2. Faire du bruit tard dans la soirée lorsque la plupart des gens dorment.

3. Fumer dans un lieu où la plupart des passants sont forcés de sentir l’odeurs désagréable. On sait que fumer cause bien plus de tort qu’un simple inconfort à l’entourage. Les fumeurs doivent non seulement prendre conscience qu’ils se causent du tort à eux-mêmes, mais aussi aux membres de leur famille ou aux amis, forcés de respirer l’air pollué causé par leurs cigarettes. Un non-fumeur se rendit un jour chez un médecin, qui après l’avoir examiné, déclara que ses poumons étaient très sombres. Le médecin fut choqué d’apprendre que cet homme n’avait jamais fumé. Il vivait avec des fumeurs qui fumaient régulièrement en sa présence !

4. Jeter des déchets à l’odeur désagréable dans des lieux publics.

5. Garder délibérément son téléphone portable allumé dans des situations où cela dérange les autres, comme pendant la prière, les cérémonies du mariage ou les enterrements. De plus, laisser son téléphone allumé par inadvertance est également problématique, mais moins répréhensible, car le geste n’a pas été intentionnel. Il faudra néanmoins s’évertuer à développer une sensibilité et à éteindre la sonnerie bruyante du téléphone dans des situations où elle risque de déranger les autres.

6. Une conduite (en voiture) imprudente.

7. Passer devant d’autres personnes qui font la queue.

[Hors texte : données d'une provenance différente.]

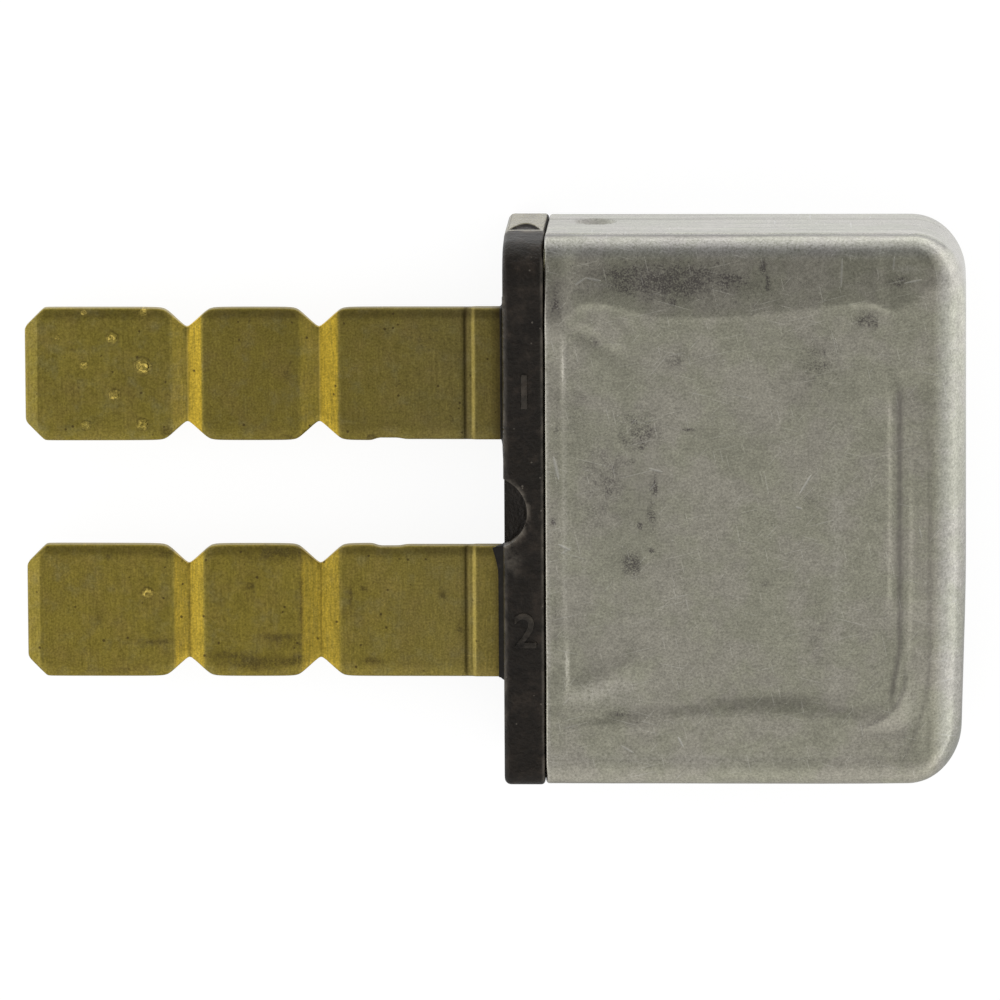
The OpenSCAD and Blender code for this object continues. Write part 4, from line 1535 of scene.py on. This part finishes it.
def seal_mesh(side, settings, blade):
    """A closed ring of compound round one blade, uneven, climbing a little up the blade."""
    relief = blade.inner_relief / MM
    half_y, half_z = (blade.width / MM - relief) / 2, STOCK_THICK / 2
    proud, depth = -SEAL_LOW[0], SEAL_HIGH[0]
    proud += settings.lift / MM
    margin, pool = settings.margin / MM, (settings.pool if side > 0 else settings.margin) / MM
    climb = (settings.climb_aux if side > 0 else settings.climb_bat) / MM
    # Share of the margin, height over the seating face, and how far the ring may wander.
    shoulder = proud if side > 0 else 0.5 * proud
    profile = [
        (0.0, -depth, 0.0), (0.0, proud + climb, 0.6), (0.05, proud + climb * 0.55, 0.6),
        (0.14, proud + climb * 0.25, 0.5), (0.28, (proud + shoulder) / 2, 0.5), (0.48, shoulder, 0.6),
        (0.7, shoulder * 0.95, 0.8), (0.88, shoulder * 0.7, 1.0), (0.98, shoulder * 0.35, 1.0),
        (1.03, -0.02, 1.0), (1.0, -0.03, 0.0), (1.0, -depth, 0.0)
    ]
    turn = np.linspace(0, math.tau, 176, endpoint=False)
    rings = []
    for share, height, loose in profile:
        grow = 1 + 0.16 * loose * wobble(turn, 11 + side, 9) * (share > 0.2)
        out, inner_out = margin * share, pool * share
        low, high = -half_y - inner_out, half_y + out
        middle, half = (low + high) / 2, (high - low) / 2
        ring = rounded_outline(
            rectangle(half, half_z + out), [0.03 + out * 0.9] * 4, (12, 60, 12, 60), 8
        )
        ring[:, 0] += middle
        past = np.clip(np.abs(ring) - (half_y, half_z), 0, None) * np.sign(ring)
        ring = ring + past * (grow - 1)[:, None]
        # It climbs most at the battery blade's inner front corner.
        corner = np.exp(-((ring[:, 0] + half_y) / 0.5) ** 2 - ((ring[:, 1] - half_z) / 0.4) ** 2)
        lift = height + 0.05 * loose * wobble(turn, 29 + side, 11) * (height > 0)
        lift = lift + 0.22 * corner * (side < 0) * (share < 0.2) * (height > 0)
        rings.append(np.stack([
            -lift, side * (BLADE_Y + relief / 2 + ring[:, 0]), BLADE_Z + ring[:, 1]
        ], axis=1))
    return loft(f"seal_{'aux' if side > 0 else 'bat'}", rings, closed=True)


class BREAKER_OT_seals(bpy.types.Operator):
    """Builds the sealing compound round both blades"""
    bl_idname = "breaker.seals"
    bl_label = "Build the seals"

    def execute(self, context):
        settings = context.scene.breaker_seal
        material = compound_finish(settings)
        for side in (1, -1):
            seal = seal_mesh(side, settings, context.scene.breaker_blade)
            smooth_shading(seal, math.radians(60))
            dress(seal, material, "housing", "compound", "terminal_seals")
        return {"FINISHED"}


# ---------------------------------------------------------------- the mechanism inside

def bimetal_mesh():
    """The bimetal blade with its snap dish and its hole, in a dense mesh."""
    low, high = BIMETAL_LOW, BIMETAL_HIGH
    thickness = 0.3
    middle_x, half_x = (low[0] + high[0]) / 2, (high[0] - low[0]) / 2
    round_r, dish_r, dish_h = 1.0, 3.0, high[2] - low[2] - thickness
    turn = np.linspace(0, math.pi / 2, 10)
    y = np.unique(np.concatenate([
        low[1] + round_r * (1 - np.cos(turn)), np.linspace(low[1] + round_r, high[1] - round_r, 60),
        high[1] - round_r * (1 - np.cos(turn))
    ]))
    from_end = np.clip(round_r - np.minimum(y - low[1], high[1] - y), 0, round_r)
    half = half_x - (round_r - np.sqrt(np.clip(round_r ** 2 - from_end ** 2, 0, None)))
    across = np.linspace(-1, 1, 41)
    ball = (dish_r ** 2 + dish_h ** 2) / (2 * dish_h)
    rings = []
    for level, order in ((thickness, 1), (0.0, -1)):
        x = half[:, None] * across[None, ::order]
        away2 = x ** 2 + y[:, None] ** 2
        dish = np.sqrt(ball ** 2 - np.minimum(away2, dish_r ** 2)) - (ball - dish_h)
        dish = np.clip(dish, 0, None)
        rings.append(np.stack([middle_x + x, y[:, None] + 0 * x, low[2] + level + dish], axis=2))
    strip = loft("bimetal_strip", np.concatenate(rings, axis=1))
    cut(strip, [round_cutter(CONTACT_X, CONTACT_Y, low[2] - 1, high[2] + 1, RIVET_HOLE, 48)])
    return strip


class BREAKER_OT_mechanism(bpy.types.Operator):
    """Finishes the contacts, the weld slug and the liner, and builds the bimetal blade"""
    bl_idname = "breaker.mechanism"
    bl_label = "Build the mechanism"

    def execute(self, context):
        silver = plain_metal_finish("silver_contact", (0.8, 0.79, 0.76), 0.3, 0.08)
        finishes = {
            "fixed_contact": silver, "moving_contact": silver,
            "weld_slug": plain_metal_finish("plain_steel", (0.5, 0.5, 0.5), 0.35, 0.1),
            "insulating_liner": paper_finish()
        }
        for node, material in finishes.items():
            mesh = frame["nodes"][node].data
            mesh.materials.clear()
            mesh.materials.append(material)
        strip = bimetal_mesh()
        smooth_shading(strip, math.radians(40))
        rolled = plain_metal_finish("rolled_bimetal", (0.56, 0.51, 0.42), 0.32, 0.07)
        strip.data.materials.append(rolled)
        joint = frame["joints"][0]
        start = Vector(joint["pos_m"])
        end = Vector((start.x, MOVING_HIGH[1] * MM, start.z))
        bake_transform(strip)
        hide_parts("bimetal_blade")
        return {"FINISHED"}


# ---------------------------------------------------------------- stage, camera and lights

def room_light(way):
    """Brightness of the room in a direction: dim overhead, bright low at both ends."""
    x, y, _ = split(way)
    room = map_range(y, -0.35, 0.15, 0.44, 0.19)
    for value, sign, gain in ((y, -1.0, 0.1), (x, 1.0, 0.43), (x, -1.0, 0.36)):
        room = room + highest(value * sign, 0.0) * gain
    for value, power, gain in ((y, 6.0, 0.56), (x, 9.0, 0.36)):
        room = scaled(highest(value, 0.0) ** power, gain, room)
    return room


def floor_finish():
    """A white floor: white to the camera, with a soft shadow; to metal it glows, with a painted
    shadow near the object, and dims far off.
    """
    finish = Finish("white_floor")
    finish.feed(Base_Color=(0.97, 0.97, 0.97), Roughness=0.9, Specular_IOR_Level=0.0)
    tree = finish.tree
    middle = (CAD_BOUNDS[0] + CAD_BOUNDS[1]) / 2 / MM
    reach = (CAD_BOUNDS[1] - CAD_BOUNDS[0]) / 2 / MM
    from_middle = vector_math("SUBTRACT", finish.flat_place, (middle.x, middle.y, 0.0))
    way = vector_math("NORMALIZE", from_middle)
    outside = vector_math("SUBTRACT", vector_math("ABSOLUTE", from_middle), (reach.x, reach.y, 0.0))
    outside = vector_math("LENGTH", vector_math("MAXIMUM", outside, (0.0, 0.0, 0.0)))
    x, y, _ = split(way)
    # Painted shadow and painted light of the floor round the object, as metal sees them.
    near = map_range(y, -0.4, 0.4, 0.5, 1.06) + map_range(x, -1.0, 1.0, 0.35, 0.1) * (x * x)
    near = near * map_range(outside, 0.0, 14.0, 0.75, 1.03)
    mirrored = mix_value(map_range(outside, 20.0, 160.0), near, room_light(way))
    paths = tree.nodes.new("ShaderNodeLightPath").outputs
    seen, glossy = [Value(tree, paths[name]) for name in ("Is Camera Ray", "Is Glossy Ray")]
    strength = mix_value(seen, mirrored, 1.05)
    glow = outcome(tree, "ShaderNodeEmission", {"Color": (1, 1, 1), "Strength": strength})
    share = highest(seen * 0.85, glossy)
    lit = Value(tree, finish.shader.outputs[0])
    mixed = outcome(tree, "ShaderNodeMixShader", {0: share, 1: lit, 2: glow})
    tree.links.new(mixed.socket, finish.output.inputs[0])
    finish.material.cycles.emission_sampling = "NONE"
    return finish.material


def light_world():
    """A soft white room, darker straight above so that flat metal stays dull."""
    world = bpy.data.worlds.new("studio")
    bpy.context.scene.world = world
    world.use_nodes = True
    world.cycles.sampling_method = "NONE"
    tree = world.node_tree
    tree.nodes.clear()
    room = room_light(outcome(tree, "ShaderNodeTexCoord", output="Generated"))
    paths = tree.nodes.new("ShaderNodeLightPath").outputs
    seen, glossy = [Value(tree, paths[name]) for name in ("Is Camera Ray", "Is Glossy Ray")]
    strength = mix_value(seen, mix_value(glossy, 1.0, room), 1.0)
    back = outcome(tree, "ShaderNodeBackground", {"Color": (1, 1, 1), "Strength": strength})
    tree.links.new(back.socket, tree.nodes.new("ShaderNodeOutputWorld").inputs[0])


def soft_box(name, place, size, power):
    light = bpy.data.lights.new(name, "AREA")
    light.shape = "RECTANGLE"
    light.size, light.size_y = size
    light.energy = power
    obj = bpy.data.objects.new(name, light)
    obj.location = place
    obj.rotation_euler = (-Vector(place)).to_track_quat("-Z", "Y").to_euler()
    bpy.context.scene.collection.objects.link(obj)


class BREAKER_OT_stage(bpy.types.Operator):
    """Sets up the camera, the floor, the room and the soft box"""
    bl_idname = "breaker.stage"
    bl_label = "Build the stage"

    def execute(self, context):
        settings = context.scene.breaker_stage
        camera = bpy.data.objects.new("camera", bpy.data.cameras.new("camera"))
        context.scene.collection.objects.link(camera)
        context.scene.camera = camera
        middle_x = (CAD_BOUNDS[0][0] + CAD_BOUNDS[1][0]) / 2
        target = Vector((middle_x + 0.00023, -0.0001, 0.0))
        towards = Vector((math.tan(settings.swing), math.tan(settings.elevation), 1.0)).normalized()
        sideways = Vector((0, 1, 0)).cross(towards).normalized()
        upwards = towards.cross(sideways)
        turned = Matrix((sideways, upwards, towards)).transposed()
        turned = turned @ Matrix.Rotation(settings.roll, 3, "Z")
        placed = Matrix.Translation(target + towards * settings.distance)
        camera.matrix_world = placed @ turned.to_4x4()
        camera.data.sensor_width = 36
        camera.data.lens = 36 * settings.distance / settings.view_width
        camera.data.clip_start, camera.data.clip_end = 0.01, 20

        # The back's unevenness stands out by less than 0.04 mm, and rests on the floor.
        floor_z = CAD_BOUNDS[0][2] / MM - 0.04
        corners = [(x, y, floor_z) for x, y in rectangle(900, 900)]
        floor = mesh_object("floor", corners, [(0, 1, 2, 3)])
        floor.data.materials.append(floor_finish())
        floor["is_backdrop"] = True
        light_world()
        soft_box("left_box", (-0.4, 0.03, 0.3), (0.3, 0.36), 0.14)
        context.scene.view_settings.view_transform = "Standard"
        return {"FINISHED"}


# ---------------------------------------------------------------- add-on

class BREAKER_PT_panel(bpy.types.Panel):
    """Lists the breaker's settings and its building steps"""
    bl_idname = "BREAKER_PT_panel"
    bl_label = "Circuit breaker"
    bl_space_type = "VIEW_3D"
    bl_region_type = "UI"
    bl_category = "Breaker"

    def draw(self, context):
        for title, group, operator in STEPS:
            box = self.layout.box()
            box.label(text=title)
            if group:
                settings = getattr(context.scene, group)
                for name in settings.bl_rna.properties.keys():
                    if name not in ("rna_type", "name"):
                        box.prop(settings, name)
            box.operator(operator)


# Title, settings on the scene and operator of each step, in the order in which they run.
STEPS = [
    ("Stage", "breaker_stage", "breaker.stage"),
    ("Can", "breaker_can", "breaker.can"),
    ("Base", "breaker_base", "breaker.base"),
    ("Blades", "breaker_blade", "breaker.blades"),
    ("Seals", "breaker_seal", "breaker.seals"),
    ("Mechanism", None, "breaker.mechanism"),
]

SETTINGS = {
    "breaker_stage": StageSettings, "breaker_can": CanSettings, "breaker_base": BaseSettings,
    "breaker_blade": BladeSettings, "breaker_seal": SealSettings,
}

CLASSES = [
    *SETTINGS.values(), BREAKER_OT_stage, BREAKER_OT_can, BREAKER_OT_base, BREAKER_OT_blades,
    BREAKER_OT_seals, BREAKER_OT_mechanism, BREAKER_PT_panel,
]


def register():
    for kind in CLASSES:
        bpy.utils.register_class(kind)
    for name, kind in SETTINGS.items():
        setattr(bpy.types.Scene, name, PointerProperty(type=kind))


def unregister():
    for name in SETTINGS:
        delattr(bpy.types.Scene, name)
    for kind in reversed(CLASSES):
        bpy.utils.unregister_class(kind)


def main():
    register()
    for _, _, operator in STEPS:
        group, name = operator.split(".")
        getattr(getattr(bpy.ops, group), name)()
    boxes = {"cad": CAD_BOUNDS, "visual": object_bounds()}


if __name__ == "__main__":
    main()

Ce sont quelques moyens par lesquels des personnes souffrent ou sont gênées par la conduite des autres. Nous avons déjà mentionné dans des articles antérieurs que le but des commandements liés aux relations interpersonnelles est de développer une sensibilité aux sentiments et besoins des autres. L’injonction de s’abstenir de « propos blessants » nécessite de notre part de développer une sensibilité à cet égard ; en effet, nous nous trouvons constamment dans des situations où nous pouvons affecter le bien-être de notre prochain.

 

[1] Voir Paracha Vayéchev pour le récit complet.

[2] Baba Métsia, 58a-59b.

[3] Voir Michpaté Chalom, p.92-3.

[4] De tels actes constituent une transgression du principe d’aimer son prochain, mais peuvent également entrer dans la catégorie de propos blessants. Voir Michpaté Chalom, chapitre 7, p. 86, note 8.